Google's first-quarter earnings rose 4 percent from last year to $3.6 billion as the company's Internet-leading advertising network lifted revenue by 14 percent to $17.3 billion. If not for employee stock compensation, Google said it would have earned $6.57 per share, 4 cents below the estimates among analysts polled by FactSet. After subtracting ad commissions, revenue was $13.9 billion — about $100 million below analysts' predictions.
Wal-Mart's CEO pay falls 24 pct for 2014
NEW YORK (AP) — Unimpressive results at Wal-Mart Stores Inc. are hurting pay for its top executives.
Wal-Mart's CEO Doug McMillon, who took over the top job at the world's largest retailer in February 2014, received a compensation package worth $19.06 million in the fiscal year ended Jan. 31, 2015, according to an Associated Press analysis of a regulatory filing late Wednesday. That's down 24 percent from $25.3 million in the prior year.

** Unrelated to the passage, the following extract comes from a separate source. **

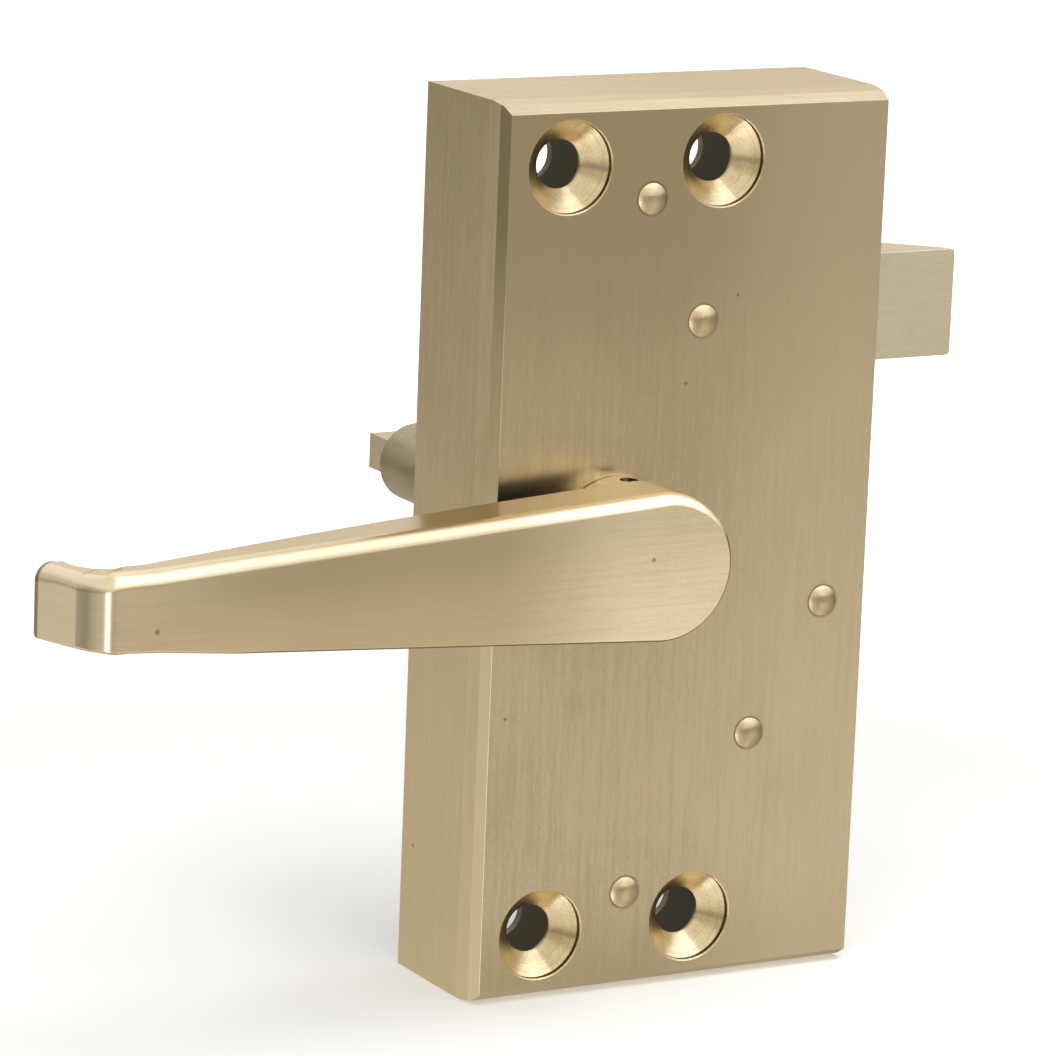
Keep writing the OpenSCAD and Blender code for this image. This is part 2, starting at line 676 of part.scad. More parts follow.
module lever_set_screw() {
    z_a = spindle_sq / 2 + slack;
    z_b = collar_r - 1;
    socket = 0.8;
    color("dimgray") translate([0, y_front - set_screw_out, z_a]) difference() {
        cylinder(h = z_b - z_a, r = set_screw_r);
        translate([0, 0, z_b - z_a - 2]) cylinder(h = 2 + past, r = socket, $fn = 6);
    }
}

case();
works_plate();
plate_posts();
guide_post();
front_bush();
plate_bush();
stop_pins();
spring_anchor();
latch_bolt();
bolt_tail();
tail_rivets();
spring_rod();
bolt_spring();
thrust_washer();
hub();
cam_pin();
spring_collar();
drive_pin();
return_spring();
spindle();
spindle_sleeve();
sleeve_pin();
lever();
lever_set_screw();
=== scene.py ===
# Surface lever latch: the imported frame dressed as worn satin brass, on a pale studio floor.
# Metres, +Z up, origin on the spindle at the door's face. Settings are in mm unless said.
import math

import bmesh
import bpy
import numpy as np
from mathutils import Matrix, Vector


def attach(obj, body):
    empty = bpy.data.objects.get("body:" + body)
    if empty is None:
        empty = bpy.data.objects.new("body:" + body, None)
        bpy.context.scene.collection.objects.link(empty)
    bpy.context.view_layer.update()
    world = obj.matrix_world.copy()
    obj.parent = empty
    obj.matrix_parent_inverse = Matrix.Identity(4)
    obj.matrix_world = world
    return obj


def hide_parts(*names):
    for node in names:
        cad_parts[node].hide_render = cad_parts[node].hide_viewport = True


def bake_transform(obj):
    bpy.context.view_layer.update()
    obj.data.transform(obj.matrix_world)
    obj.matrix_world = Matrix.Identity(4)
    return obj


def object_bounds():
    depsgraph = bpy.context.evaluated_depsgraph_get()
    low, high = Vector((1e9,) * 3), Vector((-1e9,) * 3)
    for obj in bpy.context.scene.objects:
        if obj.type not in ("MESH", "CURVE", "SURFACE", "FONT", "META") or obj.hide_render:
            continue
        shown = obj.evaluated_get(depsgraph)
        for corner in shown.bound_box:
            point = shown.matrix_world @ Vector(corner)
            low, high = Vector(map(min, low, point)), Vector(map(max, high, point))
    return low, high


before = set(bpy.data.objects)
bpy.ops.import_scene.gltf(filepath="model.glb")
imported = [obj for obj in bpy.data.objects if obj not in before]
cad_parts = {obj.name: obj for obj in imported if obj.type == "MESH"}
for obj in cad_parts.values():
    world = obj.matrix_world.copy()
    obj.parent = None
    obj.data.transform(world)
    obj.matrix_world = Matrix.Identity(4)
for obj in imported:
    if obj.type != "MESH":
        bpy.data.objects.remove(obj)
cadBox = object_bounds()
print("frame loaded")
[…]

Deutsche Bank to pay $2.5B for interest rate violations
ALBANY, New York (AP) — Deutsche Bank has agreed to pay $2.5 billion in a settlement with U.S. and British authorities over the manipulation of benchmark interest rates used globally for its own financial gain.
The U.S. Justice Department said Thursday that the subsidiary DB Group Services UK Limited has agreed to plead guilty to wire fraud.
By The Associated Press=
The Dow Jones industrial average was up 20.42 points, or 0.1 percent, to 18,058.69. The S&P 500 index rose 4.97 points, or 0.2 percent, to 2,112.93. The Nasdaq composite gained 20.89 points, or 0.4 percent, to 5,056.06.
U.S. oil gained $1.58, or 2.7 percent, to $57.74 per barrel, at one point rising above $58 for the first time this year. Brent crude, a benchmark for international crudes turned into gasoline by many U.S. refineries, rose $2.12, or 3.4 percent, to $64.85 per barrel. Wholesale gasoline rose 7.11 cents to $1.997 a gallon. Heating oil gained 5.31 cents to $1.924 a gallon. Natural gas fell 7.5 cents to $2.531 per 1,000 cubic feet.